▸ The exercise: Check the listing below line by line and report how many lines hold "names", with no other words.

Start of Given entries

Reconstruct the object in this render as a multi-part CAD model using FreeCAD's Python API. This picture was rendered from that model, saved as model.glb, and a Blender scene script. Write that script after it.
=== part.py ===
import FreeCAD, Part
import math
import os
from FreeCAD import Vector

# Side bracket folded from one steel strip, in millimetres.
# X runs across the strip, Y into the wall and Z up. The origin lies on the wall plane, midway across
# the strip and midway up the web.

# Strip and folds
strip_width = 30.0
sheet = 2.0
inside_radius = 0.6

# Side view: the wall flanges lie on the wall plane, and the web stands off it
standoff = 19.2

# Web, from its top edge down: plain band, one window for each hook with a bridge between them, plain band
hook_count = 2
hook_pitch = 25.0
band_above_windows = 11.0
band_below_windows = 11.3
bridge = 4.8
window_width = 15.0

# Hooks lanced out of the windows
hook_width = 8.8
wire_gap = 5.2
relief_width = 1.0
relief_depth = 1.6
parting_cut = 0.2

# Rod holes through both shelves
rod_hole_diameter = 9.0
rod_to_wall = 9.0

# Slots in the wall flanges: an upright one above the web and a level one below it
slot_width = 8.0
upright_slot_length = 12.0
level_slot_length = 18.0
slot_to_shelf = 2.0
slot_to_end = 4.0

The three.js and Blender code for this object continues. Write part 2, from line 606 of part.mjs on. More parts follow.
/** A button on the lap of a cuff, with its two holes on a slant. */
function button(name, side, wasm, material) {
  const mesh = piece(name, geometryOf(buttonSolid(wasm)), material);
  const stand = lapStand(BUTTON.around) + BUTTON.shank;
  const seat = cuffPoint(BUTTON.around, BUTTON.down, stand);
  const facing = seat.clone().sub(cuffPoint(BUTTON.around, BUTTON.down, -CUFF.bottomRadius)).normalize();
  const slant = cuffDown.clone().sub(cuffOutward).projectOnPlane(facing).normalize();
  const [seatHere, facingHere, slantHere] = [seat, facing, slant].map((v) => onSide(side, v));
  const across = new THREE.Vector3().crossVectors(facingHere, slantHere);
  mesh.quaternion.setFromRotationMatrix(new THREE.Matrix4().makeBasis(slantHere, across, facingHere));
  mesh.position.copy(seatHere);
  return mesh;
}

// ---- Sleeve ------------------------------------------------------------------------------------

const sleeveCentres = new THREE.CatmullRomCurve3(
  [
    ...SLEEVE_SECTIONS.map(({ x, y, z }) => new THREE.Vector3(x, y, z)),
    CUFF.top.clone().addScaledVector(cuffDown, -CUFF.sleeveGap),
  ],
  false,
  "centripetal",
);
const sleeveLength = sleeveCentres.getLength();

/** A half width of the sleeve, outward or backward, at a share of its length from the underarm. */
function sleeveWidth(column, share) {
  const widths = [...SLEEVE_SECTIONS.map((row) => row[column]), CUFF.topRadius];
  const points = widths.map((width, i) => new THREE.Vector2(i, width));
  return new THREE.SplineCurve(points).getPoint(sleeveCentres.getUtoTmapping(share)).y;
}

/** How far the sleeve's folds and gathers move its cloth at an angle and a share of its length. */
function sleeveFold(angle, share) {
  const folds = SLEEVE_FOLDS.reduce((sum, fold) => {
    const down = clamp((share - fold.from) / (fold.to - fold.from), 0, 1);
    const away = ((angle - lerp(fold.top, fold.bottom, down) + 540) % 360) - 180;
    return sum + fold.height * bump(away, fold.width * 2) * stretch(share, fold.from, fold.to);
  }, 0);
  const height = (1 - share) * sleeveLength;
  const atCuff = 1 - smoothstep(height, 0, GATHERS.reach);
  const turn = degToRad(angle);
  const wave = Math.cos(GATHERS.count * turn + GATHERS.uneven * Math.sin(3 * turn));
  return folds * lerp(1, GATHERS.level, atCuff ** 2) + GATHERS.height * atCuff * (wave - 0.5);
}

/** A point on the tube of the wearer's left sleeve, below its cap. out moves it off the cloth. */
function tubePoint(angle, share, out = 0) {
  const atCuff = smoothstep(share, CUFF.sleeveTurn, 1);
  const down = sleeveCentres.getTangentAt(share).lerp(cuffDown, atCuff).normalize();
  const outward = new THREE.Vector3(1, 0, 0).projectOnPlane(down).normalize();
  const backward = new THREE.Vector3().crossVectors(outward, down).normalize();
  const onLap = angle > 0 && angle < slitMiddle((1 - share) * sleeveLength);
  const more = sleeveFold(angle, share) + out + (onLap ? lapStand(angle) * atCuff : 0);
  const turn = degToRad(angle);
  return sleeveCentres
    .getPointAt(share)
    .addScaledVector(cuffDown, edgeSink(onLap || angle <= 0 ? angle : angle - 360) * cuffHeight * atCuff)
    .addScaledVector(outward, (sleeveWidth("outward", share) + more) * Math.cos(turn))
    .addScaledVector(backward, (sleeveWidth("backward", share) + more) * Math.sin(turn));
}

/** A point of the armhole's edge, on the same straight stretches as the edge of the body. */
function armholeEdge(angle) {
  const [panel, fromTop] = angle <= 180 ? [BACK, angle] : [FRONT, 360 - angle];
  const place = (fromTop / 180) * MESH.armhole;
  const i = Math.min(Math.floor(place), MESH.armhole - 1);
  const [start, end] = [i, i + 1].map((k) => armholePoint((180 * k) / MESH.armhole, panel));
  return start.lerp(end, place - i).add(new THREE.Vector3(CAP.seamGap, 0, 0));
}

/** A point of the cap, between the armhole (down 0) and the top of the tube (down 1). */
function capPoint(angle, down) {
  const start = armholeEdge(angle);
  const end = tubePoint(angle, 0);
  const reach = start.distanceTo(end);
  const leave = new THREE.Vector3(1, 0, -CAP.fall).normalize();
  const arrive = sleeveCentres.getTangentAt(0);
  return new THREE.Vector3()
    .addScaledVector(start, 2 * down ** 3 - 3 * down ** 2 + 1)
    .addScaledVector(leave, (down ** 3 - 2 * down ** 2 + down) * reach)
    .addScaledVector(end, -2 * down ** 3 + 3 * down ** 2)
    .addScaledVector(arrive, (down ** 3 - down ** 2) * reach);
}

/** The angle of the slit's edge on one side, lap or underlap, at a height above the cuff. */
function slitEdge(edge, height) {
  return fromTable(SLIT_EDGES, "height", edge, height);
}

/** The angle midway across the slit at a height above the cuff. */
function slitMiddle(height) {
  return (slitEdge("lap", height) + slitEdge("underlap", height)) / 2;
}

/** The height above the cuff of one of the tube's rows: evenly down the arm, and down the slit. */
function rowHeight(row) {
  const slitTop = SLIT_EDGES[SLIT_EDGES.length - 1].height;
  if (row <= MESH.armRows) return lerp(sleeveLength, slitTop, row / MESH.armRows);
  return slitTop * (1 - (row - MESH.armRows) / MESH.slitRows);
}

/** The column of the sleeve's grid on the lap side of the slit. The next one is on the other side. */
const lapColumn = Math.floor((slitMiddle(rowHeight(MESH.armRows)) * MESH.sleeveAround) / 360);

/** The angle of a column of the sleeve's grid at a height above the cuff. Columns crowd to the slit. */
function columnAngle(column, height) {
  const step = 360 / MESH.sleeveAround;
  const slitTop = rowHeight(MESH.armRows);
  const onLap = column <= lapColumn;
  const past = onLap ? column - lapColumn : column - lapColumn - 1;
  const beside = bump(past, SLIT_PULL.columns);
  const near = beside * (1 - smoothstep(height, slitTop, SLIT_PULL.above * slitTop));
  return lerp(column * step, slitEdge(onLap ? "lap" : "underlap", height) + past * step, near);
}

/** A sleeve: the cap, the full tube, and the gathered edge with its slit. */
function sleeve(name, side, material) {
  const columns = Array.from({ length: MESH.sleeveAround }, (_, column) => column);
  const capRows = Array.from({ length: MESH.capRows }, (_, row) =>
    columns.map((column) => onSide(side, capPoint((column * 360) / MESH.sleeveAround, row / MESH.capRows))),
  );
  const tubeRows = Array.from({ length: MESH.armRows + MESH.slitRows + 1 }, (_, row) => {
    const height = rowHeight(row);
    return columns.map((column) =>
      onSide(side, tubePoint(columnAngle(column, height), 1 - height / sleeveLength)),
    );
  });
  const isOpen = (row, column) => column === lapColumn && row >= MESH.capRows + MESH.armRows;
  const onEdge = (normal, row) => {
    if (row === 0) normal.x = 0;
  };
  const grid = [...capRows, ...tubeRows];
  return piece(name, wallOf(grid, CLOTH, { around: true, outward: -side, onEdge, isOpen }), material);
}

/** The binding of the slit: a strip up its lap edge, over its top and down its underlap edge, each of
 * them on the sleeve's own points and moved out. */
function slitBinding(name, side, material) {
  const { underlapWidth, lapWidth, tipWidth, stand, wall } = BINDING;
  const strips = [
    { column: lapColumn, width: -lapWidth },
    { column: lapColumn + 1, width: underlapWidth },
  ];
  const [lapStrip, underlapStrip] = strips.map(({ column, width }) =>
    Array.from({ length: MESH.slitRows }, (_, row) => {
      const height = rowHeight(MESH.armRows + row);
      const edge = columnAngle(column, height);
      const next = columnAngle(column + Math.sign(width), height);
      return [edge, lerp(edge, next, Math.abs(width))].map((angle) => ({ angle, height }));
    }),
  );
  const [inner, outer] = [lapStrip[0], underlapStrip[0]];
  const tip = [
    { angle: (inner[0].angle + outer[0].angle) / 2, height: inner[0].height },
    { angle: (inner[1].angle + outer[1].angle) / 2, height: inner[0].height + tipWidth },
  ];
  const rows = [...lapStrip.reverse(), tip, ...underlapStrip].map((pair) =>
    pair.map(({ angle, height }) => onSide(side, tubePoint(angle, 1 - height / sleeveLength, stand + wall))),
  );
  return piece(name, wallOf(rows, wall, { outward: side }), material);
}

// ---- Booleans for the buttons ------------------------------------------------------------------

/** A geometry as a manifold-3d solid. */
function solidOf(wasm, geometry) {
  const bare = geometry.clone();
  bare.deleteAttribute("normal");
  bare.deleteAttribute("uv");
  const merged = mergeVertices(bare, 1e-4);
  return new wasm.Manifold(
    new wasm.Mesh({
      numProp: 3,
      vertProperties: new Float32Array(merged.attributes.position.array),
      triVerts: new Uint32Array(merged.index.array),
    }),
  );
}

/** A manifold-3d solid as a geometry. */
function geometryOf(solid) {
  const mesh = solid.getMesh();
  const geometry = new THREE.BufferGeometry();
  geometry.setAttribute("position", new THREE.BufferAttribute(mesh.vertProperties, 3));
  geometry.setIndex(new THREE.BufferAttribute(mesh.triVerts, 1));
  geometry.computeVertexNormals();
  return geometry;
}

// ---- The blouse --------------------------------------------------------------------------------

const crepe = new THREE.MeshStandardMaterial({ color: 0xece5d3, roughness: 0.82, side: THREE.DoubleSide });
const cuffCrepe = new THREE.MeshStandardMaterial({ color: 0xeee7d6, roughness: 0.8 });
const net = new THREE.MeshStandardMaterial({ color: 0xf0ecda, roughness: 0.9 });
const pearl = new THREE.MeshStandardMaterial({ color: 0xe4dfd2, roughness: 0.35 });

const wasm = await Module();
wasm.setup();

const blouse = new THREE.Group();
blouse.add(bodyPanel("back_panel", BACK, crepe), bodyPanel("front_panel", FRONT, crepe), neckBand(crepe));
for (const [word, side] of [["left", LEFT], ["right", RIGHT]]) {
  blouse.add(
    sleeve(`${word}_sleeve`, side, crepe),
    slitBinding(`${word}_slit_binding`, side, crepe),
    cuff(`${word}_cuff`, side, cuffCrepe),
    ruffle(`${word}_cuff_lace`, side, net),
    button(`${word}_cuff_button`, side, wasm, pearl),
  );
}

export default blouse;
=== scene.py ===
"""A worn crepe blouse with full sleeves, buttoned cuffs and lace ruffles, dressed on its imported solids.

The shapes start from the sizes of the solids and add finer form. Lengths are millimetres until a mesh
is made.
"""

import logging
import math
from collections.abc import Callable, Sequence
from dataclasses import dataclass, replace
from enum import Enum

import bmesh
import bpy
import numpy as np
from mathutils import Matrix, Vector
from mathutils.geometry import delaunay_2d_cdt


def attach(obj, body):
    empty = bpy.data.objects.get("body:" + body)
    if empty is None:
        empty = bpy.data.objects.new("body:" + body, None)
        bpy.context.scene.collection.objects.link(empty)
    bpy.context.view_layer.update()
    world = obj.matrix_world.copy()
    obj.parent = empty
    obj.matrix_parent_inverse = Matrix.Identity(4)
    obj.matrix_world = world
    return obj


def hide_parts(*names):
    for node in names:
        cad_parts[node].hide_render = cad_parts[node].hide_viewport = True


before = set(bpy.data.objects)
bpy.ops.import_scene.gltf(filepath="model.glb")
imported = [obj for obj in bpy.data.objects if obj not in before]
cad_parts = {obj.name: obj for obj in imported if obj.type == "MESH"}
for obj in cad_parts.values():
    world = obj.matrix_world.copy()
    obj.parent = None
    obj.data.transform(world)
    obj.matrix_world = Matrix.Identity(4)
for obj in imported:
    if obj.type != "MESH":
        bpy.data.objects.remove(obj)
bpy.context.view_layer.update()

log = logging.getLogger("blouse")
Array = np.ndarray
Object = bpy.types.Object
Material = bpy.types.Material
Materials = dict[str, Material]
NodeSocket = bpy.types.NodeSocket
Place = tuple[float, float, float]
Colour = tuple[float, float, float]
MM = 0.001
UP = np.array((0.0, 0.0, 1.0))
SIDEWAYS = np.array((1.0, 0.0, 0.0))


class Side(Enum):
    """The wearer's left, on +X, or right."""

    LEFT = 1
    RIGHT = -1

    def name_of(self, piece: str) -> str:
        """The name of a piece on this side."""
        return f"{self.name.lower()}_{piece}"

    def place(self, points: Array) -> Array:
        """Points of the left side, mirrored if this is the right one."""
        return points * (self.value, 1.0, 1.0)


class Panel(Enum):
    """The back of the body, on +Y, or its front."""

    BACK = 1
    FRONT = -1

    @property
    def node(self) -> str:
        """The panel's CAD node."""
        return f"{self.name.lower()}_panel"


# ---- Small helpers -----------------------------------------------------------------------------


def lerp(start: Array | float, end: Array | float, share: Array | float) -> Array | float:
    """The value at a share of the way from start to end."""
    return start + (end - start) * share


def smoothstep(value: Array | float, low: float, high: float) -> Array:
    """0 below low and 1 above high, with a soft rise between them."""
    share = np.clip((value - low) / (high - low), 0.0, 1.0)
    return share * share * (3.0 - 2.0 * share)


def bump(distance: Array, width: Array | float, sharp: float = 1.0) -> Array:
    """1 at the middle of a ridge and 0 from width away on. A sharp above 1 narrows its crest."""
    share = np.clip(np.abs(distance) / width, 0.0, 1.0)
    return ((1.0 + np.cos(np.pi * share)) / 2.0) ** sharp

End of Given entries

▸ Worked answer: 2